I'd pay lots of attention to the older one so the little one can see that
the older one is your baby. Very often, a cat wants to know that you will
protect him/her from danger. I know other posters said stay out of it,
but I think you need to step in when one of them seems in distress. I
have an older female who's very afraid of one of the males sometimes. But
she also has little swat fights over every single meal with him. Cats are
complicated -- sometimes their spats are deceptive and are really play.

Wow, is that a long-winded and confusing answer, or what?

Lynne
September 19th 06, 01:27 PM
in my experience, an older cat will put up with kitten play to a
certain degree, and then let the kitten know when enough is enough. I
am in my second round of introducing a young kitten to an older,
neutered male cat and I don't interfere with their relationship after a
brief introduction period (about a week). The kitten attacks the cat
constantly, but he just wants to play. Rudy, my 3 year old, lets Levi
know when he's tired of his antics. (It's hard to use the litter box
when a kitten is jumping on your back!) They also do play, and
sometimes it appears rough, but since the little one keeps at it, I'm
sure their play isn't mean spirited. Personally, I'd let them work it
out themselves. My other two boys used to have extended "rage out"
sessions nightly, and it sounded like they were hurting each other, but
they definitely were not. They were having a blast.

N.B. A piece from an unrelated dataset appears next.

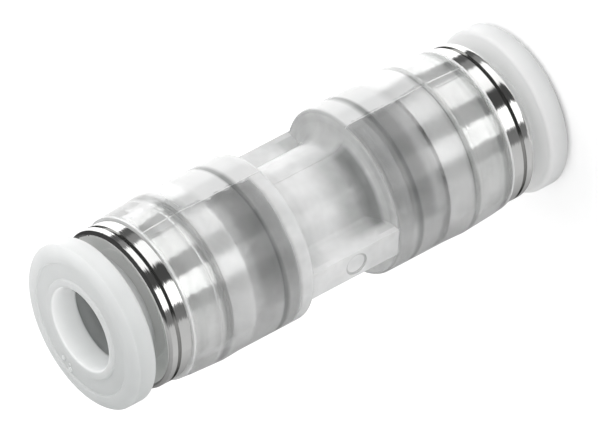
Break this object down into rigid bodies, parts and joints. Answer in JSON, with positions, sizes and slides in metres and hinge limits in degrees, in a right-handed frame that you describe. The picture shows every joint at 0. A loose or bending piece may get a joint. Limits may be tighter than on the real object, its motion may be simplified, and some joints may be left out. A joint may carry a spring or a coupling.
{
  "type": "push-in tube fitting",
  "caption": "Straight push-in fitting that joins two plastic tubes, with a clear housing, steel sleeves and release rings that push in to free the tube.",
  "frame": {"origin": "middle of the fitting, on its axis, halfway between its two ends", "axes": "+Z along the tubes towards the upper end, which is the end nearer the camera in the picture; the two flat webs lie in the XZ plane"},
  "size_m": [0.0168, 0.017, 0.0512],
  "materials": {
    "clear_polypropylene": "glossy translucent",
    "frosted_polypropylene": "frosted translucent",
    "natural_polypropylene": "milky",
    "polished_steel": "turned and polished",
    "spring_steel": "stamped, satin",
    "seal_rubber": "moulded, matt"
  },
  "bodies": {
    "housing": {"housing": "clear_polypropylene", "upper_seal_ring": "seal_rubber", "upper_support_ring": "natural_polypropylene", "upper_sleeve": "polished_steel", "lower_seal_ring": "seal_rubber", "lower_support_ring": "natural_polypropylene", "lower_sleeve": "polished_steel"},
    "upper_claws": {"upper_claw_ring": "spring_steel"},
    "upper_release": {"upper_release_ring": "frosted_polypropylene"},
    "lower_claws": {"lower_claw_ring": "spring_steel"},
    "lower_release": {"lower_release_ring": "frosted_polypropylene"}
  },
  "joints": [
    {"name": "upper_tube_turn", "type": "hinge", "parent": "housing", "child": "upper_claws", "pos_m": [0, 0, 0], "axis": [0, 0, 1], "continuous": true},
    {"name": "upper_release_push", "type": "slide", "parent": "upper_claws", "child": "upper_release", "axis": [0, 0, -1], "range_m": [0, 0.0016], "stiffness_N_per_m": 3000},
    {"name": "lower_tube_turn", "type": "hinge", "parent": "housing", "child": "lower_claws", "pos_m": [0, 0, 0], "axis": [0, 0, -1], "continuous": true},
    {"name": "lower_release_push", "type": "slide", "parent": "lower_claws", "child": "lower_release", "axis": [0, 0, 1], "range_m": [0, 0.0016], "stiffness_N_per_m": 3000}
  ]
}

kitkat via CatKB.com wrote:
> I recently got a second cat and I tried to introduce them "the right way" by
> separating them and letting them smell eachother's scent for a few days.
>
> But my young new cat pounces on the mellow older cat when he has his back
> turned away. I can't blame my older cat shatner for disliking him.
>
> Is there anything I can do to end the fighting and get them to be civil with
> eachother (or at least fight fair)?
>
> --
> Message posted via http://www.catkb.com

Frank Pittel
September 20th 06, 03:38 AM
kitkat via CatKB.com <[email protected]> wrote:
: I'm glad to hear that my older cat isn't being tortured...but I do agree that
: I need to make an effort to hang out with him more - the little guy tries to
: stay pretty close to me and that's a deterrent to the older one to hang out
: with me - I'll make a point today to giving him extra special attention.

It's important that one cat doesn't get jealous of the other. If that happens
the fighting can get mean. That's one of the reasons it's important not to take
sides in their fights. (as long as they're not actually hurting each other)
They've got a lot of issues to settle. Important things like who can sleep where,
who eats first, etc. It's best to let them do that on their own.

: Do you think I may have made a mistake bringing such a young guy into the
: house of a more mellow older guy?

If you handle it right the two will become the best of friends and you'll be
wondering how they ever got along without each other. Give them time and love
and they'll be the best of friends in no time.